Paper long abstract:
If we see emotions such as fear in an interpretive tradition more as a socially validated judgment than as an internal state, then anthropologists may be able to make certain statements about collective social phenomena such as boundary making mechanisms and power relationships between social groups and networks by studying articulation and bias of social fears in a certain society.
Such fears may be shaped by contemporary global events and tendencies, but they are embedded in a cultural and historical background without the understanding of which the articulation of fears as well as social answers cannot be adequately analysed.
I would like to discuss the articulation of social fears in the culturally diverse postsocialist Republic of Tatarstan (Russia) such as the fear of alien "external forces" (e.g. fear of Westernisation, Islamic fundamentalism) as well as the fear of the internal or neighboring Other (fear of Russification resp. Tatarisation, as well as of immigration).

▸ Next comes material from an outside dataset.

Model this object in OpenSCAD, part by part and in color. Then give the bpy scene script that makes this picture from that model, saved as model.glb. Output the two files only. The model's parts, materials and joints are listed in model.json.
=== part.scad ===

With a focus on youth identities, basing on fieldwork conducted in Tatarstan periodically from 2007-2010, I will make some reflections on how such fears influence and shape boundary making mechanisms (e.g. between ethnic Russians and Tatars, between 'nominal' ethnic Muslims and 'practising' religious Muslims etc.). In the discussion of the social answers of youth on such predominating fears I will give an insight into processes such as actualisation of history in overcoming perceived cultural hegemony, the rooting of elements of a 'globalised youth culture' into an ethnonational context etc.
The anthropology of fear: what can social fears teach us about today's societies?